To overcome this, the canary analysis should span the high traffic times, so a canary analysis that spans more than 24 hours is more likely to safely detect more issues.

Provide the ability to skip canary analysis

When there are issues in production that need an urgent quick fix, we can’t afford to wait 24 hours for the fix to be released, so in the CD pipelines, we added the option to skip the canary analysis when releasing. This option was a good addition to use in such cases.

Weighing operations in the analysis

For example, if we want a success rate of at least 95%, this prometheus query calculates it:

sum(increase(http_request_duration_seconds_count{status_code=~”2.*”}[15m])) / sum(increase(http_request_duration_seconds_count[15m]))

As you can see, it sums up all requests from all endpoints, but some endpoints are called more than others, and some less. This doesn’t mean they are less or more important, but in that query, endpoints that are called less don’t have an effect on the final percentage.

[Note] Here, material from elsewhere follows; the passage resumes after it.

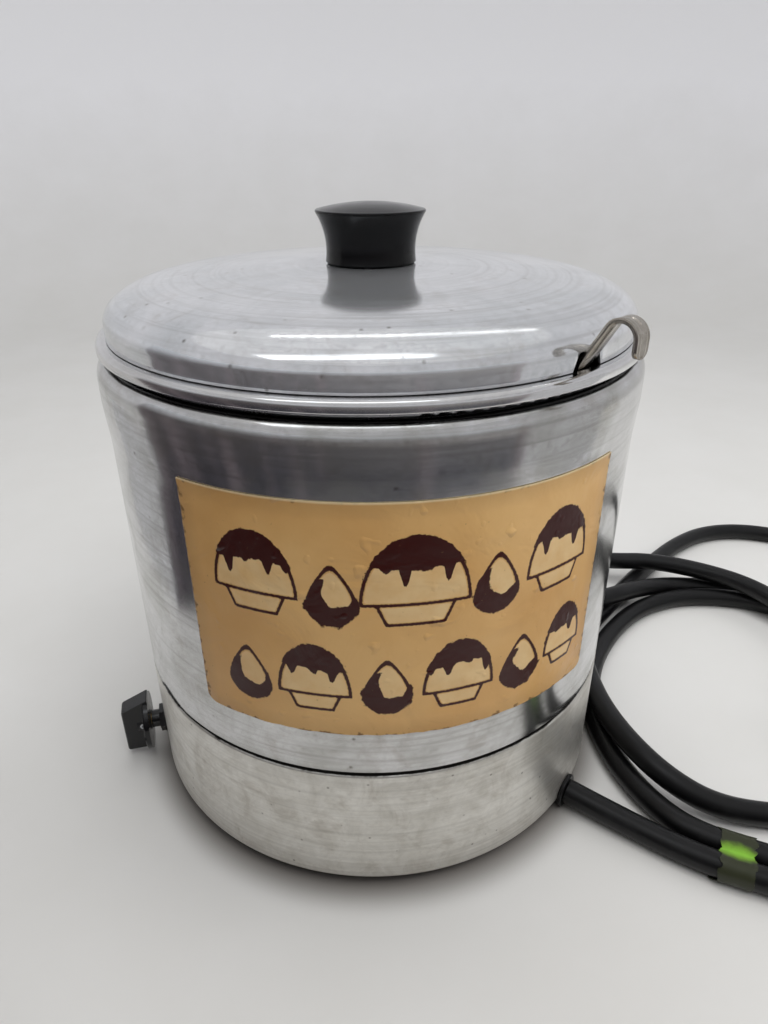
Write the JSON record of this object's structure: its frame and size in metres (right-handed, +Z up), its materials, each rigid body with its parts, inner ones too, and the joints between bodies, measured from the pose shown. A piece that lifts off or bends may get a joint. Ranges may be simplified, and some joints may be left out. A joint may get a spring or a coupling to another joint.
{
  "type": "hot fudge topping warmer",
  "caption": "Round countertop water-bath topping warmer: spun aluminium shells, lift-out pan, domed lid with knob, ladle, thermostat dial, rubber feet and power cord.",
  "frame": {"origin": "on the axis of the round shell, at the level of the surface that the rubber feet stand on", "axes": "+Z up along the shell's axis, -Y towards the middle of the front label, +X to the right when facing the label"},
  "size_m": [0.4918, 0.3849, 0.2383],
  "materials": {
    "brushed_shell": "polished spun aluminium shell",
    "polished_pan": "polished drawn stainless steel",
    "spun_lid": "spun stainless steel with fine circular grain",
    "base_aluminium": "dull spotted cast aluminium",
    "deep_drawn_aluminium": "plain drawn aluminium",
    "plate_steel": "zinc plated sheet",
    "fastener": "bright plated fastener",
    "black_knob": "glossy black phenolic",
    "black_dial": "satin black plastic",
    "brass": "turned brass",
    "foot_rubber": "matt black rubber",
    "cord_rubber": "smooth black rubber jacket",
    "plug_rubber": "moulded black rubber",
    "prong_brass": "nickel plated brass",
    "tape": "green adhesive tape",
    "label_film": "printed tan and brown film, worn at its edges",
    "insulation": "white glass fibre wrap",
    "mica_disc": "mica and resistance foil element",
    "thermostat_case": "brown moulded thermostat case",
    "nylon": "black nylon",
    "wire_black": "black wire jacket",
    "wire_white": "white wire jacket",
    "wire_green": "green wire jacket"
  },
  "bodies": {
    "warmer_body": {"base_shell": "base_aluminium", "outer_shell": "brushed_shell", "well": "deep_drawn_aluminium", "insulation_wrap": "insulation", "heater_disc": "mica_disc", "heater_plate": "plate_steel", "heater_studs": "fastener", "heater_nuts": "fastener", "thermostat_body": "thermostat_case", "thermostat_bushing": "black_dial", "thermostat_washer": "fastener", "thermostat_nut": "fastener", "bottom_plate": "plate_steel", "bottom_screws": "fastener", "foot_1": "foot_rubber", "foot_2": "foot_rubber", "foot_3": "foot_rubber", "foot_4": "foot_rubber", "foot_screws": "fastener", "foot_nuts": "fastener", "cord_bushing": "nylon", "cord_inner": "cord_rubber", "cord_clamp": "plate_steel", "clamp_screws": "fastener", "lead_line": "wire_black", "lead_heater": "wire_black", "lead_neutral": "wire_white", "lead_ground": "wire_green", "ground_screw": "fastener", "label": "label_film", "cord": "cord_rubber", "tape_wrap": "tape", "plug": "plug_rubber", "plug_prongs": "prong_brass"},
    "pan": {"inset_pan": "polished_pan"},
    "lid": {"lid": "spun_lid", "lid_knob": "black_knob", "knob_washer": "fastener", "knob_screw": "fastener"},
    "ladle": {"ladle_bowl": "polished_pan", "ladle_handle": "polished_pan", "ladle_rivets": "fastener"},
    "dial": {"thermostat_shaft": "brass", "thermostat_knob": "black_dial", "knob_insert": "brass", "knob_set_screw": "fastener"}
  },
  "joints": [
    {"name": "pan_lift", "type": "slide", "parent": "warmer_body", "child": "pan", "axis": [0, 0, 1], "range_m": [0, 0.13]},
    {"name": "lid_lift", "type": "slide", "parent": "pan", "child": "lid", "axis": [0, 0, 1], "range_m": [0, 0.1]},
    {"name": "ladle_lift", "type": "slide", "parent": "pan", "child": "ladle", "axis": [0.2952, -0.4311, 0.8526], "range_m": [0, 0.08]},
    {"name": "thermostat_turn", "type": "hinge", "parent": "warmer_body", "child": "dial", "pos_m": [-0.10075, -0.01309, 0.018], "axis": [0.9917, 0.1288, 0], "range_deg": [0, 270]}
  ]
}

This introduces the need to change the query to be the weighted sum of each endpoint. For example, considering two endpoints:

(
sum(
   increase(
     http_request_duration_seconds_count{
       status_code=~”2.*”, 
       path=”/api/v1/getSomething/”
     }[15m]
   )
  ) 
/ 
sum(
  increase(
    http_request_duration_seconds_count{
      path=”/api/v1/getSomething/”
    }[15m]
   )
 )
) * 0.2
+
(sum(
   increase(
     http_request_duration_seconds_count{
       status_code=~”2.*”, 
       path=”/api/v1/getAnotherThing/”
     }[15m]
   )
 ) 
/
sum(
  increase(
    http_request_duration_seconds_count{
       path=”/api/v1/getAnotherThing/”
    }[15m]
   )
 )
) * 0.8

Since getAnotherThing gets a lot less traffic than getSomething, we increased its impact on the final result. This is good in terms of numbers, but the resulting query can be a nightmare to maintain, so be careful when considering when you really need to do this.

To summarise things

After running a canary release process in our kubernetes clusters using Argo Rollouts for a few months, and after observing and collecting feedback, we reached the following optimisations for a more practical and efficient canary release process:

Load routed to your canary should be no less than 5% and no more than 10% of the traffic.
Using a sidecar pattern helps unify the metrics used in your services.
Make the canary analysis runs for longer periods that span high traffic periods for better analysis, this means more than 24 hours.
To reduce the developers’ frustration, the first step of the analysis can be a “Fail Fast” step, where the duration of the analysis is the minimum time needed for the monitoring system to collect 50 data points from the metrics your service exposes (usually 50 minutes or if it collects every 15 seconds, then it’s 13 minutes).
The more traffic the better. You should try and release during your peak usage hours, if that’s not possible, either simulate more traffic when you do a release or make it run for longer periods as mention in bullet #3.
If you can, make your analysis — Prometheus query, Datadog query, or others — a sum of the weight of each API/operation instead of the total average, since some endpoints are not called that often but they are as important as the others.
Make your developers aware of the status of their release by creating dashboards in Grafana that show the status of their canary release and/or combining it with notifications.
Finally, provide the option for your developers to skip canary analysis on new releases. This is particularly useful for urgent fixes to production bugs that cannot afford to wait days for the release to be rolled out.

It’s recommended to follow this formula to get the most out of your canary release process, and of course, you should tweak it and modify it to better fit your use cases, since in canary, there’s no “one ring to rule them all”.